- _Given information_
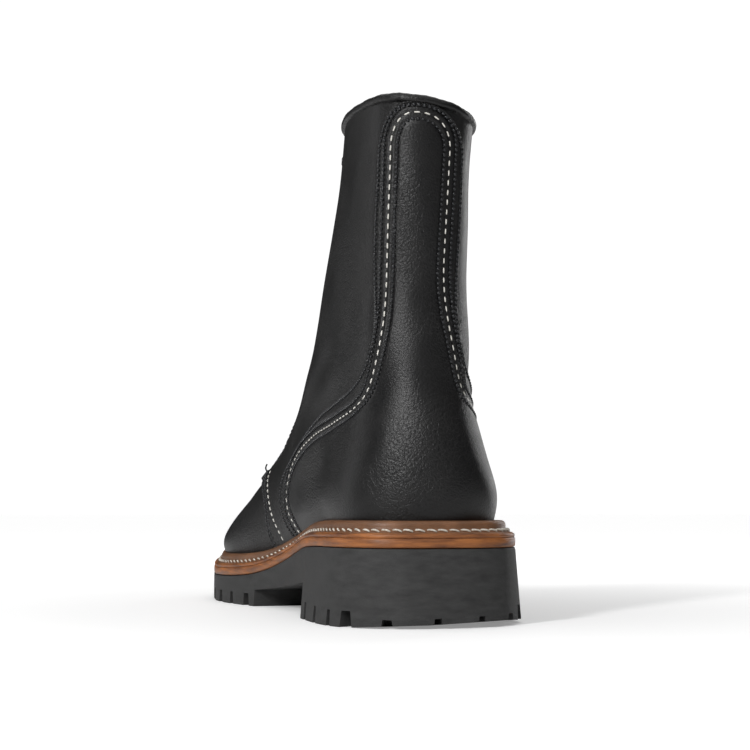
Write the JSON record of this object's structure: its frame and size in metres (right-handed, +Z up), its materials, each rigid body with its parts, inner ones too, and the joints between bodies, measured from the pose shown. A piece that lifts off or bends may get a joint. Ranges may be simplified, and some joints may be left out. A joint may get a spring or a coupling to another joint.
{
  "type": "fire boot",
  "caption": "Black leather lace-up fire boot with a stitched backstay, a tan storm welt all round and a lugged rubber sole.",
  "frame": {"origin": "on the ground under the middle of the boot's overall footprint", "axes": "-Y towards the toe, +Y towards the heel, +Z up, +X towards the boot's medial (inner) side"},
  "size_m": [0.1132, 0.31, 0.2414],
  "materials": {
    "outsole_rubber": "matte moulded",
    "veg_tan_leather": "burnished edge",
    "white_thread": "waxed twist",
    "cork": "granulated",
    "steel": "plain",
    "fibre_board": "skived board",
    "lining_leather": "natural, smooth",
    "black_leather": "slightly pebbled, low sheen",
    "black_thread": "waxed twist",
    "black_brass": "black oxide"
  },
  "bodies": {
    "boot": {"bar_tack_lateral": "black_thread", "bar_tack_medial": "black_thread", "collar_binding": "black_leather", "cork_filler": "cork", "counter_cover": "black_leather", "eyelet_lateral_1": "black_brass", "eyelet_lateral_2": "black_brass", "eyelet_lateral_3": "black_brass", "eyelet_lateral_4": "black_brass", "eyelet_lateral_5": "black_brass", "eyelet_medial_1": "black_brass", "eyelet_medial_2": "black_brass", "eyelet_medial_3": "black_brass", "eyelet_medial_4": "black_brass", "eyelet_medial_5": "black_brass", "heel_counter": "fibre_board", "hook_lateral_1": "black_brass", "hook_lateral_2": "black_brass", "hook_lateral_3": "black_brass", "hook_lateral_4": "black_brass", "hook_medial_1": "black_brass", "hook_medial_2": "black_brass", "hook_medial_3": "black_brass", "hook_medial_4": "black_brass", "insole": "fibre_board", "midsole": "veg_tan_leather", "outsole": "outsole_rubber", "quarter_lateral": "black_leather", "quarter_lining": "lining_leather", "quarter_medial": "black_leather", "shank": "steel", "sock_liner": "lining_leather", "toe_puff": "fibre_board", "vamp": "black_leather", "vamp_lining": "lining_leather", "welt": "veg_tan_leather", "welt_stitching": "white_thread"},
    "tongue": {"tongue": "black_leather"}
  },
  "joints": [
    {"name": "tongue_fold", "type": "hinge", "parent": "boot", "child": "tongue", "pos_m": [-0.00341, -0.0588, 0.08454], "axis": [-1, 0, 0], "range_deg": [0, 15]}
  ]
}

- _Prompt_
Recopy the whole listing exactly.

- _Correct response_
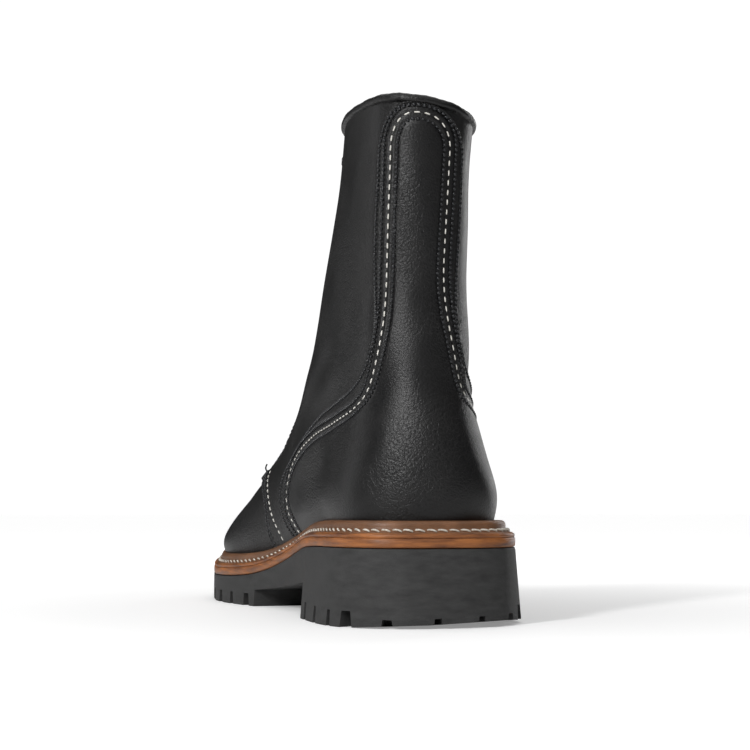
Write the JSON record of this object's structure: its frame and size in metres (right-handed, +Z up), its materials, each rigid body with its parts, inner ones too, and the joints between bodies, measured from the pose shown. A piece that lifts off or bends may get a joint. Ranges may be simplified, and some joints may be left out. A joint may get a spring or a coupling to another joint.
{
  "type": "fire boot",
  "caption": "Black leather lace-up fire boot with a stitched backstay, a tan storm welt all round and a lugged rubber sole.",
  "frame": {"origin": "on the ground under the middle of the boot's overall footprint", "axes": "-Y towards the toe, +Y towards the heel, +Z up, +X towards the boot's medial (inner) side"},
  "size_m": [0.1132, 0.31, 0.2414],
  "materials": {
    "outsole_rubber": "matte moulded",
    "veg_tan_leather": "burnished edge",
    "white_thread": "waxed twist",
    "cork": "granulated",
    "steel": "plain",
    "fibre_board": "skived board",
    "lining_leather": "natural, smooth",
    "black_leather": "slightly pebbled, low sheen",
    "black_thread": "waxed twist",
    "black_brass": "black oxide"
  },
  "bodies": {
    "boot": {"bar_tack_lateral": "black_thread", "bar_tack_medial": "black_thread", "collar_binding": "black_leather", "cork_filler": "cork", "counter_cover": "black_leather", "eyelet_lateral_1": "black_brass", "eyelet_lateral_2": "black_brass", "eyelet_lateral_3": "black_brass", "eyelet_lateral_4": "black_brass", "eyelet_lateral_5": "black_brass", "eyelet_medial_1": "black_brass", "eyelet_medial_2": "black_brass", "eyelet_medial_3": "black_brass", "eyelet_medial_4": "black_brass", "eyelet_medial_5": "black_brass", "heel_counter": "fibre_board", "hook_lateral_1": "black_brass", "hook_lateral_2": "black_brass", "hook_lateral_3": "black_brass", "hook_lateral_4": "black_brass", "hook_medial_1": "black_brass", "hook_medial_2": "black_brass", "hook_medial_3": "black_brass", "hook_medial_4": "black_brass", "insole": "fibre_board", "midsole": "veg_tan_leather", "outsole": "outsole_rubber", "quarter_lateral": "black_leather", "quarter_lining": "lining_leather", "quarter_medial": "black_leather", "shank": "steel", "sock_liner": "lining_leather", "toe_puff": "fibre_board", "vamp": "black_leather", "vamp_lining": "lining_leather", "welt": "veg_tan_leather", "welt_stitching": "white_thread"},
    "tongue": {"tongue": "black_leather"}
  },
  "joints": [
    {"name": "tongue_fold", "type": "hinge", "parent": "boot", "child": "tongue", "pos_m": [-0.00341, -0.0588, 0.08454], "axis": [-1, 0, 0], "range_deg": [0, 15]}
  ]
}